----- Data block -----

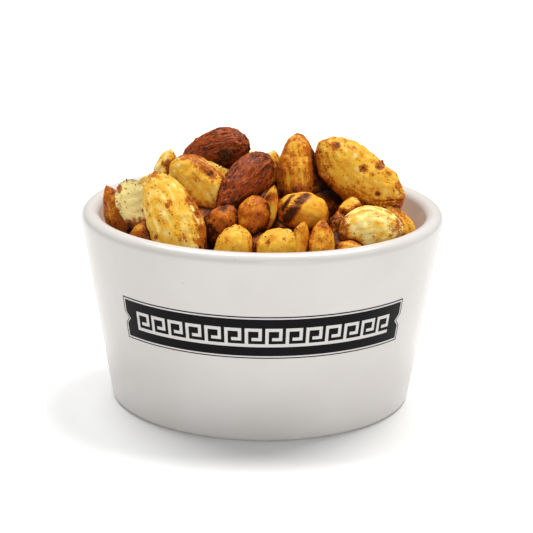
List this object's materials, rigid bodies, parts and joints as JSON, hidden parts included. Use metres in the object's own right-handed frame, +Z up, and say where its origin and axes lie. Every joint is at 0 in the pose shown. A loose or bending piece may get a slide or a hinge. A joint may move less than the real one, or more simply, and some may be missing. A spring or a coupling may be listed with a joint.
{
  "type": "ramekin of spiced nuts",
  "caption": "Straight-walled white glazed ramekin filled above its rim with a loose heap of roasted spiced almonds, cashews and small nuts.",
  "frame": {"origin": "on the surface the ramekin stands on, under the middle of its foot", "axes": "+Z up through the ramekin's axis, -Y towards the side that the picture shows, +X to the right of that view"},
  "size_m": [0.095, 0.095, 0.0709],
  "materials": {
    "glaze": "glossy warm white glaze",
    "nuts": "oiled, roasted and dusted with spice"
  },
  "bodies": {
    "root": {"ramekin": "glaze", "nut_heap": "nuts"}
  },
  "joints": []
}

-----

Extract all of the data shown above without alteration.

Answer:
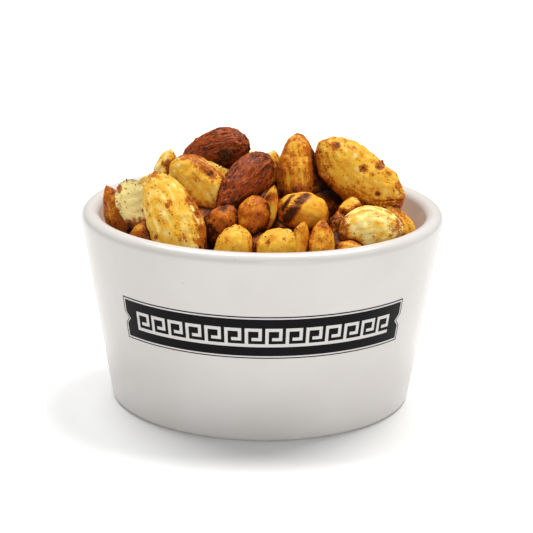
List this object's materials, rigid bodies, parts and joints as JSON, hidden parts included. Use metres in the object's own right-handed frame, +Z up, and say where its origin and axes lie. Every joint is at 0 in the pose shown. A loose or bending piece may get a slide or a hinge. A joint may move less than the real one, or more simply, and some may be missing. A spring or a coupling may be listed with a joint.
{
  "type": "ramekin of spiced nuts",
  "caption": "Straight-walled white glazed ramekin filled above its rim with a loose heap of roasted spiced almonds, cashews and small nuts.",
  "frame": {"origin": "on the surface the ramekin stands on, under the middle of its foot", "axes": "+Z up through the ramekin's axis, -Y towards the side that the picture shows, +X to the right of that view"},
  "size_m": [0.095, 0.095, 0.0709],
  "materials": {
    "glaze": "glossy warm white glaze",
    "nuts": "oiled, roasted and dusted with spice"
  },
  "bodies": {
    "root": {"ramekin": "glaze", "nut_heap": "nuts"}
  },
  "joints": []
}